The trip was undertaken as a way of publicising the perils of plastic waste. De Rothschild, 31, a member of the banking family, said the idea for the journey came to him after he read a UN report in 2006 that said pollution - and particularly plastic waste - was seriously threatening the world's oceans.

He decided that building a boat was one way to show how rubbish could be effectively reused. The result was the Plastiki - named after the 1947 Kon-Tiki raft sailed across the Pacific by explorer Thor Heyerdahl - a fully recyclable boat that gets its power from solar panels and windmills.

During the journey, the six-member crew lived in a cabin of just 20ft by 15ft, took salt water showers, and survived on a diet of dehydrated and canned food, with the occasional vegetable thrown in from a small onboard garden.

"The journey of the Plastiki is a journey from trash to triumph," said Jeffrey Bleich, the US Ambassador to Australia, who greeted the team on dry land.

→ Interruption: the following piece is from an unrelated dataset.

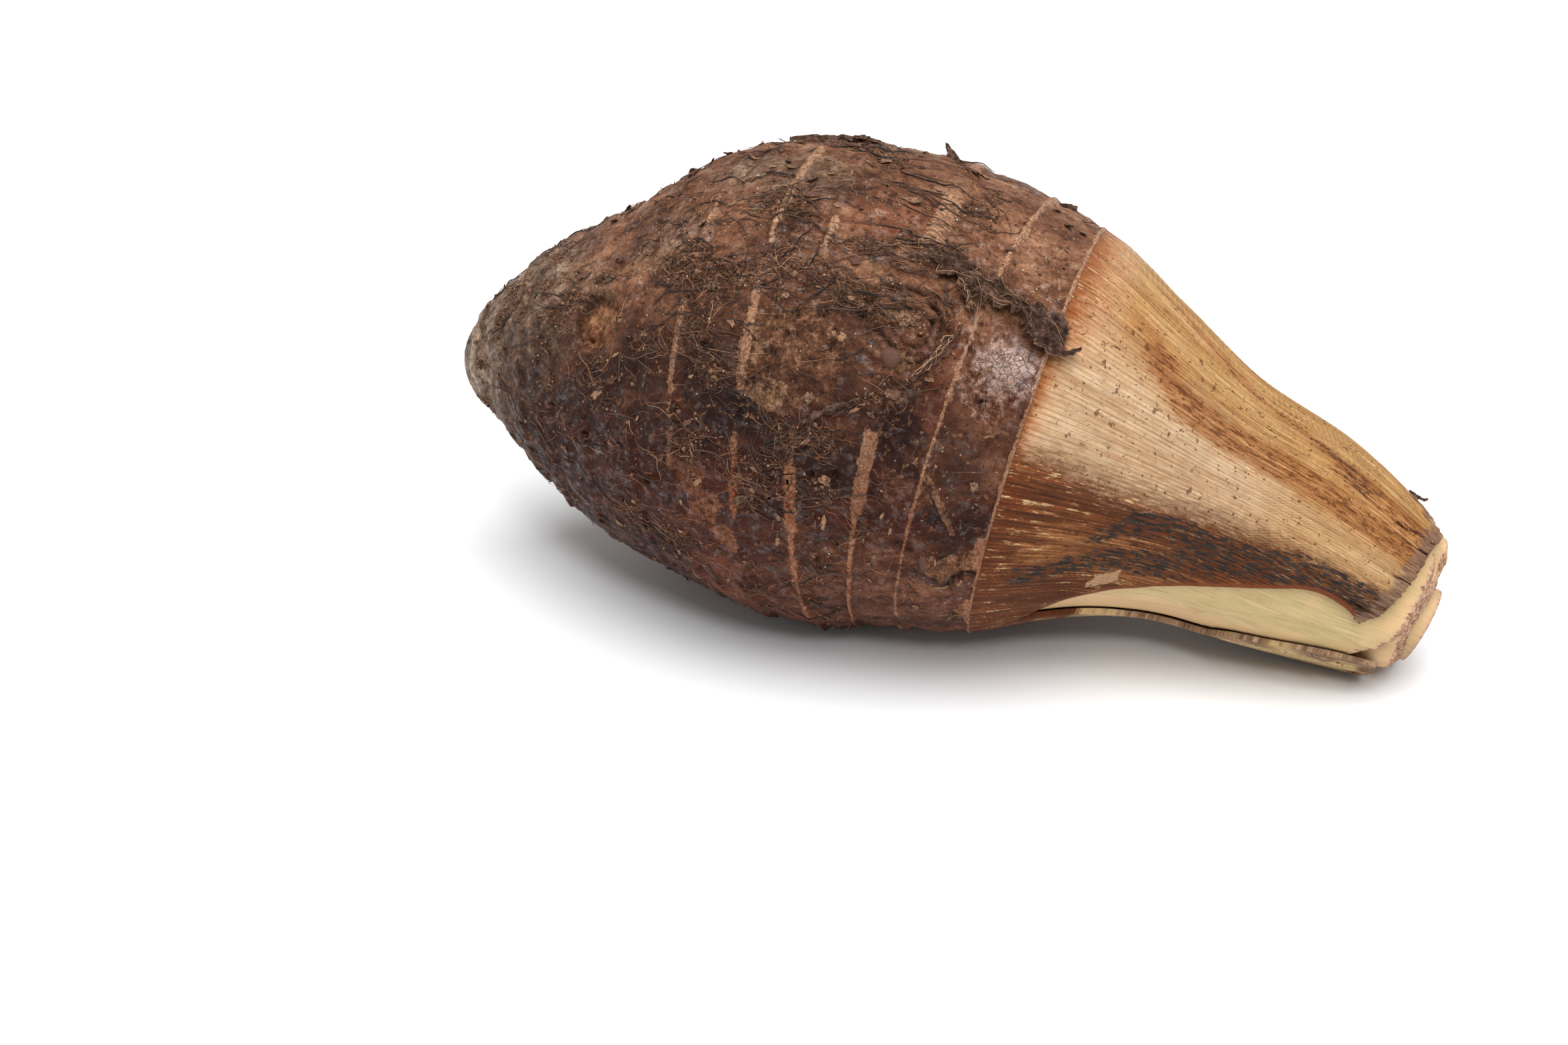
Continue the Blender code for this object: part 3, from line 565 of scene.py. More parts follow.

Skipper Jo Royle had the particular challenge of being the only woman on board.

"I'm definitely looking forward to a glass of wine and a giggle with my girlfriends," she said on her arrival.

Vern Moen, the Plastiki's filmmaker, missed the birth of his first child - though he managed to watch the delivery on a grainy Skype connection. He met his son for the first time after docking in Sydney.

"It was very, very surreal to show up on a dock and it's like: 'Here's your kid," he said with a laugh.

Although the team had originally hoped to recycle the Plastiki, de Rothschild said they are now thinking of keeping it intact, and using it as a way of enlightening people to the power of recycling.

"There were many times when people looked at us and said, 'you're crazy,"' he said.

"I think it drove us on to say, 'Anything's possible'."